Write out the whole listing exactly as it stands.

## START GIVEN INFORMATION

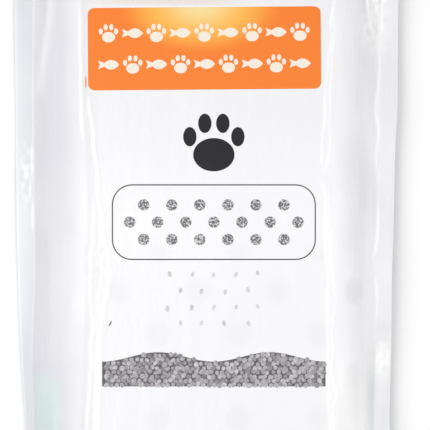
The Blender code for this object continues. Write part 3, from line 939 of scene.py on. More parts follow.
    def draw_in(self, side: np.ndarray | float, y: np.ndarray | float) -> np.ndarray:
        """How far the full pouch draws this side's edge in at this place along it.

        Args:
            side: below 0 on the left, above 0 on the right.
            y: places along the pack.

        Returns:
            The distance, in metres.
        """
        half = self.pouch_half[1]
        from_head = np.clip((half - y) / (2 * half), 0.0, 1.0)
        release = ramp(y, -half, self.foot_release)
        left, right = (
            full * from_head**curve * release - smooth_through(y, drift)
            for (full, curve), drift in ((self.left_draw_in, self.left_drift),
                                         (self.right_draw_in, self.right_drift)))
        return np.where(np.asarray(side) > 0, right, left)

    def seal_line(self, side: np.ndarray | float, y: np.ndarray | float) -> np.ndarray:
        """How far from the middle this side's seal begins, at this place along it."""
        lines = [smooth_through(y, stops) for stops in (self.left_seal_line, self.right_seal_line)]
        return np.where(np.asarray(side) > 0, lines[1], lines[0])

    def waist(self, y: np.ndarray) -> np.ndarray:
        """How far the film draws the stack's long edges in."""
        inside = np.abs(y) < self.stack_length / 2
        return inside * self.stack_waist * np.cos(math.pi * y / self.stack_length) ** 2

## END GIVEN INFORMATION

• [FULL OUTPUT]:
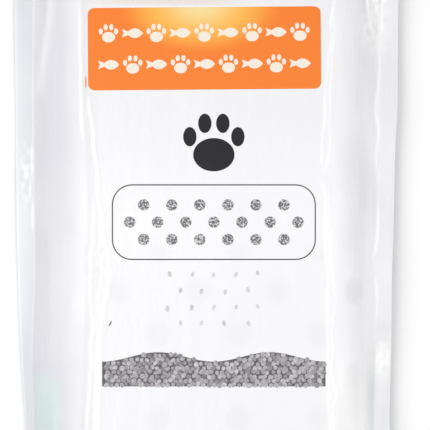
The Blender code for this object continues. Write part 3, from line 939 of scene.py on. More parts follow.
    def draw_in(self, side: np.ndarray | float, y: np.ndarray | float) -> np.ndarray:
        """How far the full pouch draws this side's edge in at this place along it.

        Args:
            side: below 0 on the left, above 0 on the right.
            y: places along the pack.

        Returns:
            The distance, in metres.
        """
        half = self.pouch_half[1]
        from_head = np.clip((half - y) / (2 * half), 0.0, 1.0)
        release = ramp(y, -half, self.foot_release)
        left, right = (
            full * from_head**curve * release - smooth_through(y, drift)
            for (full, curve), drift in ((self.left_draw_in, self.left_drift),
                                         (self.right_draw_in, self.right_drift)))
        return np.where(np.asarray(side) > 0, right, left)

    def seal_line(self, side: np.ndarray | float, y: np.ndarray | float) -> np.ndarray:
        """How far from the middle this side's seal begins, at this place along it."""
        lines = [smooth_through(y, stops) for stops in (self.left_seal_line, self.right_seal_line)]
        return np.where(np.asarray(side) > 0, lines[1], lines[0])

    def waist(self, y: np.ndarray) -> np.ndarray:
        """How far the film draws the stack's long edges in."""
        inside = np.abs(y) < self.stack_length / 2
        return inside * self.stack_waist * np.cos(math.pi * y / self.stack_length) ** 2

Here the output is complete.